* Stated problem *
Copy out precisely the lines beginning at the line that contains "Reconstruct the object" and ending at the line that contains "one moulded piece.", including both.

[Entries with model source code]
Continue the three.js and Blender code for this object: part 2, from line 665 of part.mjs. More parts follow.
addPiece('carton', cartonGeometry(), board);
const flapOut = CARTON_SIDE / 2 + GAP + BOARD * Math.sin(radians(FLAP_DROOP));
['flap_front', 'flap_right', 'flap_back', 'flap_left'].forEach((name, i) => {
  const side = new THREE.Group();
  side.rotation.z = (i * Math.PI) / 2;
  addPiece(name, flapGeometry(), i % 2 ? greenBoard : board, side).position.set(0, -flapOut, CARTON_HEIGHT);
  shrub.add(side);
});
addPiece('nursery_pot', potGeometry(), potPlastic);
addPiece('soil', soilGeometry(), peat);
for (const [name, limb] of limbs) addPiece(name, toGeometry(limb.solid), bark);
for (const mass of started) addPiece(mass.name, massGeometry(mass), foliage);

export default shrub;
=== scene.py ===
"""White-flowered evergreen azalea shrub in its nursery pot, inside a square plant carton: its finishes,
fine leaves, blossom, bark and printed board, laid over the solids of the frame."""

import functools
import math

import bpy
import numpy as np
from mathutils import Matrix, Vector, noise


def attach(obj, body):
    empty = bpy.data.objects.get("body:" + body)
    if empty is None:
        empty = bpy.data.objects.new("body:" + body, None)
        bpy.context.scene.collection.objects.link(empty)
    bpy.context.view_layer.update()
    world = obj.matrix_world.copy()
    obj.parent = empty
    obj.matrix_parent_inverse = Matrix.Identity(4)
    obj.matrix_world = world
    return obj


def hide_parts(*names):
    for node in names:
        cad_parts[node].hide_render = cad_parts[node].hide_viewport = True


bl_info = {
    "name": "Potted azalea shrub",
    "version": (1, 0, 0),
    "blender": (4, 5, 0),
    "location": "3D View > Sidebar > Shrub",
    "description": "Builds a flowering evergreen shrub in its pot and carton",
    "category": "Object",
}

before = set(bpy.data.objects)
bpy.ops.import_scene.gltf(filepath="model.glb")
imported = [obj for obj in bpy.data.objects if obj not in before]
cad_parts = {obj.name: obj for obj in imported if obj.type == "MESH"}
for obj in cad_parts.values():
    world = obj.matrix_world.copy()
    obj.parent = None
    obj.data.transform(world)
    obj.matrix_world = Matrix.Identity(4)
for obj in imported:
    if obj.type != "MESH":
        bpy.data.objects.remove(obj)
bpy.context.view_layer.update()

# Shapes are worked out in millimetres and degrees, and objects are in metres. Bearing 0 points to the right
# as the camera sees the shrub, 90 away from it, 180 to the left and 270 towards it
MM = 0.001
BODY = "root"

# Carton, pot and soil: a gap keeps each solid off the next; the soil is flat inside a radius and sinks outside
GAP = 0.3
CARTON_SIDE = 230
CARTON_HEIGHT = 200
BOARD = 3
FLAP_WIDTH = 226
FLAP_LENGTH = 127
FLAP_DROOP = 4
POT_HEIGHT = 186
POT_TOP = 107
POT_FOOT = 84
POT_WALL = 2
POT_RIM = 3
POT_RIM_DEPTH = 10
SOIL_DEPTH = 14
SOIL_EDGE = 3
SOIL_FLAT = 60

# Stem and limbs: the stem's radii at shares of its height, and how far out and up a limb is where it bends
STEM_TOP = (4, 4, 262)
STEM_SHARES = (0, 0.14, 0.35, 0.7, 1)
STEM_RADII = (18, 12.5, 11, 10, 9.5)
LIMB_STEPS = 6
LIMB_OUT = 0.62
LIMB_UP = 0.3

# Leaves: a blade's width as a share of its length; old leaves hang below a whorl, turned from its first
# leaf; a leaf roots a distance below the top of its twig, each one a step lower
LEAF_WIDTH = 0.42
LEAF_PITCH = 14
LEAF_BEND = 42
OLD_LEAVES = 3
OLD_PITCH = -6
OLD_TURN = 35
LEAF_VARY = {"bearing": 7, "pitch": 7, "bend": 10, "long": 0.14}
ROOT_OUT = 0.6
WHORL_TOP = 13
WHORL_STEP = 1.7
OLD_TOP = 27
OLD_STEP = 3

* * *

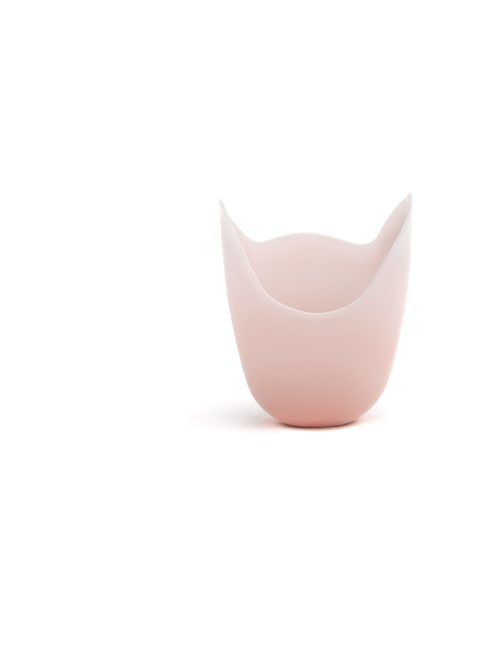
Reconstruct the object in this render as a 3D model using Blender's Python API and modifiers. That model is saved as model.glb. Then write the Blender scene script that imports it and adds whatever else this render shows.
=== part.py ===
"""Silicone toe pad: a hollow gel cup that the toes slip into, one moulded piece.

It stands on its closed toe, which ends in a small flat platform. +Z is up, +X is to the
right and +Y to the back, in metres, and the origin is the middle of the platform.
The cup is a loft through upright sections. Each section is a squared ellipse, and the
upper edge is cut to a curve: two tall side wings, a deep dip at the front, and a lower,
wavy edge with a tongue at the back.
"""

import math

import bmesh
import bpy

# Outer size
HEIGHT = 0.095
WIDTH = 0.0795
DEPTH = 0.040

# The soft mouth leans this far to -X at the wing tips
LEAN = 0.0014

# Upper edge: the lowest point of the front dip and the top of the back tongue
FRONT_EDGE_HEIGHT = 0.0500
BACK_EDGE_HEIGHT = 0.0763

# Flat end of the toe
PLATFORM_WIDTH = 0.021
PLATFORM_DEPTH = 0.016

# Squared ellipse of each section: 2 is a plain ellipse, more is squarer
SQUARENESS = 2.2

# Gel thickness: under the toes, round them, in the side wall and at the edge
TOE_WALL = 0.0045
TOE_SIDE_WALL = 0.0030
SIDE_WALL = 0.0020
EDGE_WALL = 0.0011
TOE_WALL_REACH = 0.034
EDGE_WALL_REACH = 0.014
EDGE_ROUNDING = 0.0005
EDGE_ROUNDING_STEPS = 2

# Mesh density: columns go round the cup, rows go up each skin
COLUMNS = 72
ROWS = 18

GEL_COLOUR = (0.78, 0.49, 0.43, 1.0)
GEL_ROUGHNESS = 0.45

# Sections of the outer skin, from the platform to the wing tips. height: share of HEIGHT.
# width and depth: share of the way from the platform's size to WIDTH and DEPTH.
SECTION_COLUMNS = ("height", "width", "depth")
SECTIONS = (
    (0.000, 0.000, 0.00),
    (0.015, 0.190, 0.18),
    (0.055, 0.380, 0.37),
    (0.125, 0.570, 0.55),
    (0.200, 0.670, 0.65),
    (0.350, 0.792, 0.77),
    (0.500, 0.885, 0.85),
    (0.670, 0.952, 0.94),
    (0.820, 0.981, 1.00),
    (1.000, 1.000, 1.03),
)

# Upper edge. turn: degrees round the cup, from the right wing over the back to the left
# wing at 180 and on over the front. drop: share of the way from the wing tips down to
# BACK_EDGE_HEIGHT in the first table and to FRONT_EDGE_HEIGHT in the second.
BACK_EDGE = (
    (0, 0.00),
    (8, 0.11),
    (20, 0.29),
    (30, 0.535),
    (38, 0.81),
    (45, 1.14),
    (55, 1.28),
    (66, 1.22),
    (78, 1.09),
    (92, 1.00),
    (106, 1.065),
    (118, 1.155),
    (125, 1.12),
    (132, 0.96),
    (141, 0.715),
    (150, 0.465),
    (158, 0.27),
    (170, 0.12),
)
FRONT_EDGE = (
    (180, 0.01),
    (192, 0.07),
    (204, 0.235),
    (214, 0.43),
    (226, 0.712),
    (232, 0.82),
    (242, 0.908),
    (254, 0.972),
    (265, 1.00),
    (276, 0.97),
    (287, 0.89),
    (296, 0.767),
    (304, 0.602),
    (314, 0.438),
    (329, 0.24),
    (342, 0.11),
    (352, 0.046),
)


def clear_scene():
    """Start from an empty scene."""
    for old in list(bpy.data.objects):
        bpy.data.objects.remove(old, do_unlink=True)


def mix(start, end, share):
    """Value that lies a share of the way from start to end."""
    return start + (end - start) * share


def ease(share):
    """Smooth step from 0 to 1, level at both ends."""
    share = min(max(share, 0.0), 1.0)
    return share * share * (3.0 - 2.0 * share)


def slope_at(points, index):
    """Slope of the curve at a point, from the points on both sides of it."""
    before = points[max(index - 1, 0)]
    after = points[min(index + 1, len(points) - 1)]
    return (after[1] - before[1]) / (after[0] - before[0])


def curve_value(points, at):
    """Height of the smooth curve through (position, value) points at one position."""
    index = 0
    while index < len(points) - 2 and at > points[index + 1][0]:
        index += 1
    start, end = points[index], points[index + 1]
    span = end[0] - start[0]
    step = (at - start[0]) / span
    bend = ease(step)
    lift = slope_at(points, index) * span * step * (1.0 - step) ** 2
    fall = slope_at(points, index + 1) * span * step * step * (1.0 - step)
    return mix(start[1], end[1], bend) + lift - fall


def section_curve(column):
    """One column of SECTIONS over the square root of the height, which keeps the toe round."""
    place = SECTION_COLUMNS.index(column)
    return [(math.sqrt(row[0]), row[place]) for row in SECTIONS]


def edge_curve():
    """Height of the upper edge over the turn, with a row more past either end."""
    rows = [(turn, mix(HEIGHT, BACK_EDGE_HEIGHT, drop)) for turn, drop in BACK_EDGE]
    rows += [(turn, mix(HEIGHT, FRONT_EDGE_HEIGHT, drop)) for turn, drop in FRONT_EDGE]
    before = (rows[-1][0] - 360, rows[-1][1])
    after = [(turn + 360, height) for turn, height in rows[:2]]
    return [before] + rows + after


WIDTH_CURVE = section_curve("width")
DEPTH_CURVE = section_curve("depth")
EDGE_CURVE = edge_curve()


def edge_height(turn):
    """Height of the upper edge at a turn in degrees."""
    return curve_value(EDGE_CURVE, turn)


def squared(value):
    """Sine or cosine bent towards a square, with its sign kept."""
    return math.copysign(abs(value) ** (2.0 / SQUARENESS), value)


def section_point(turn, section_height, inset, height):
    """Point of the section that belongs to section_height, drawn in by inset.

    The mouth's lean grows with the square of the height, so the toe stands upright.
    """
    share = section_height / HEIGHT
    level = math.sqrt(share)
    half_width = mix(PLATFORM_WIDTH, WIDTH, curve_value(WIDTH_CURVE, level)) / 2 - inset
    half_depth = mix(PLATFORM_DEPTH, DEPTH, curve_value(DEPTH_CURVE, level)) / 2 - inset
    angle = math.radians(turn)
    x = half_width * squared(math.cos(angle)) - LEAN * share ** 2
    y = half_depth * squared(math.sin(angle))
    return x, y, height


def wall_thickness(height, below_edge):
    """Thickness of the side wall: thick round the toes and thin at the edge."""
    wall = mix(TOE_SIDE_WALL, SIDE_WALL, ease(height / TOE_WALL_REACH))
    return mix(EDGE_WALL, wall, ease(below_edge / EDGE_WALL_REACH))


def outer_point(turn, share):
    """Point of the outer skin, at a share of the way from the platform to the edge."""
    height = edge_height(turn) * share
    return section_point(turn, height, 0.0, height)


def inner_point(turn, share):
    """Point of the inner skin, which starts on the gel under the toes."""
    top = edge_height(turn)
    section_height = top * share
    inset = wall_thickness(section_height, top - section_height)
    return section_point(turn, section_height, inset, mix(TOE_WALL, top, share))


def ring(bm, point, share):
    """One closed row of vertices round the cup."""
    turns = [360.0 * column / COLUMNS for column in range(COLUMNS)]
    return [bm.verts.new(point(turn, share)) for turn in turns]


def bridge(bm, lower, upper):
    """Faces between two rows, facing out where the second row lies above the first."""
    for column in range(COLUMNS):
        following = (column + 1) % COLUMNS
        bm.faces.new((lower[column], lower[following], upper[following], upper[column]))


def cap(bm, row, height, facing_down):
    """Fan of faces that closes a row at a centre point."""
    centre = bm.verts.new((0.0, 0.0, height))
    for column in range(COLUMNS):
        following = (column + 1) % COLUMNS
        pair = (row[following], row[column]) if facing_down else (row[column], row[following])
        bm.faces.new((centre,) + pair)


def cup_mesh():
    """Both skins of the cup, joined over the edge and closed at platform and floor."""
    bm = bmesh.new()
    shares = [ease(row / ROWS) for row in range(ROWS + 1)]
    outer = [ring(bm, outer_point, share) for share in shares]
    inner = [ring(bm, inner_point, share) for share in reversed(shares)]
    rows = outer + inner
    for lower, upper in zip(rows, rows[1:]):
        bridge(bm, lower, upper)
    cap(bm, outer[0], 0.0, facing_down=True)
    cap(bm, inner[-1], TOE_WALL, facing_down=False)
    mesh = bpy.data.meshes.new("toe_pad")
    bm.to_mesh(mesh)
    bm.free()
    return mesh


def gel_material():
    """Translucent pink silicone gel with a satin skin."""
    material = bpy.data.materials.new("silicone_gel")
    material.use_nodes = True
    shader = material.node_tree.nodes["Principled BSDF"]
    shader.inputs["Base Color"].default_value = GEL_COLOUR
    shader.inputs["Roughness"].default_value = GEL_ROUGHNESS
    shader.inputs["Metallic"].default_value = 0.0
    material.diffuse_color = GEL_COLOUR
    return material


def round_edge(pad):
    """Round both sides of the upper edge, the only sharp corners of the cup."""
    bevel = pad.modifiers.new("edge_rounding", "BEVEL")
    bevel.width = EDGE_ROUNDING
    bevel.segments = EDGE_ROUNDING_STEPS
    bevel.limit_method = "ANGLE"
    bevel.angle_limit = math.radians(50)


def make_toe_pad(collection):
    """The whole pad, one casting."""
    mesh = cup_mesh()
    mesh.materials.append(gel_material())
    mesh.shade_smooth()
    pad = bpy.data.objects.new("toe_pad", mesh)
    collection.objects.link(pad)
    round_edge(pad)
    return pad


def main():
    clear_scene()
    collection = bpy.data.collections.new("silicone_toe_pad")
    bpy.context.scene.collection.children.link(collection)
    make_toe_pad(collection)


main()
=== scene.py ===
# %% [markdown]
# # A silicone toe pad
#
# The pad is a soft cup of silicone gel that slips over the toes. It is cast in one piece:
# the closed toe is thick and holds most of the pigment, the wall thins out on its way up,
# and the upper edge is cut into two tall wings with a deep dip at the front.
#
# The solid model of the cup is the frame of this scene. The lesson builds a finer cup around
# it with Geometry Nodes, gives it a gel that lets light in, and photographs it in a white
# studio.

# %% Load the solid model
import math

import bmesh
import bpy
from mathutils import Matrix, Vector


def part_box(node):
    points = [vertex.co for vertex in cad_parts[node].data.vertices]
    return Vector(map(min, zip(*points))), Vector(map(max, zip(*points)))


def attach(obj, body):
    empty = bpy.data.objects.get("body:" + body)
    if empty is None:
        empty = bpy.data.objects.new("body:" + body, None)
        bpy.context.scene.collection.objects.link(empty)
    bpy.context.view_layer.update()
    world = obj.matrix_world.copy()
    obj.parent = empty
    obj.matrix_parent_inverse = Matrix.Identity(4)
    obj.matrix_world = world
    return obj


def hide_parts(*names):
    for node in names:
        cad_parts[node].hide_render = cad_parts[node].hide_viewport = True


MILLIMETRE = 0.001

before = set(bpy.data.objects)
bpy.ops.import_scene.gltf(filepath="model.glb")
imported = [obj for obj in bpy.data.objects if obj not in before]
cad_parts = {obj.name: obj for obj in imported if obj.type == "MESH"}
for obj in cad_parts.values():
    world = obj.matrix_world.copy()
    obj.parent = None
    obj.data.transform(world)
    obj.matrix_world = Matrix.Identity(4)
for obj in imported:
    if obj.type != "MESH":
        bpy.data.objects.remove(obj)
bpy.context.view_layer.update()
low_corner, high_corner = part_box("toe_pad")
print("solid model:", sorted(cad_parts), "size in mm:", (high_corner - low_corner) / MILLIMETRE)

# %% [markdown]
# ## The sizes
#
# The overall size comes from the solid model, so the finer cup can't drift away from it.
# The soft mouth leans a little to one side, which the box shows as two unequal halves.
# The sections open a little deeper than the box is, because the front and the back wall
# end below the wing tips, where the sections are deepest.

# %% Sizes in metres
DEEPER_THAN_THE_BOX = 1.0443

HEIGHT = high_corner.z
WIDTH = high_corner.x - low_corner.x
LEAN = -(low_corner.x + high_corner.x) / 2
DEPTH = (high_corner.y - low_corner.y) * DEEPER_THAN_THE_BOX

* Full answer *
Reconstruct the object in this render as a 3D model using Blender's Python API and modifiers. That model is saved as model.glb. Then write the Blender scene script that imports it and adds whatever else this render shows.
=== part.py ===
"""Silicone toe pad: a hollow gel cup that the toes slip into, one moulded piece.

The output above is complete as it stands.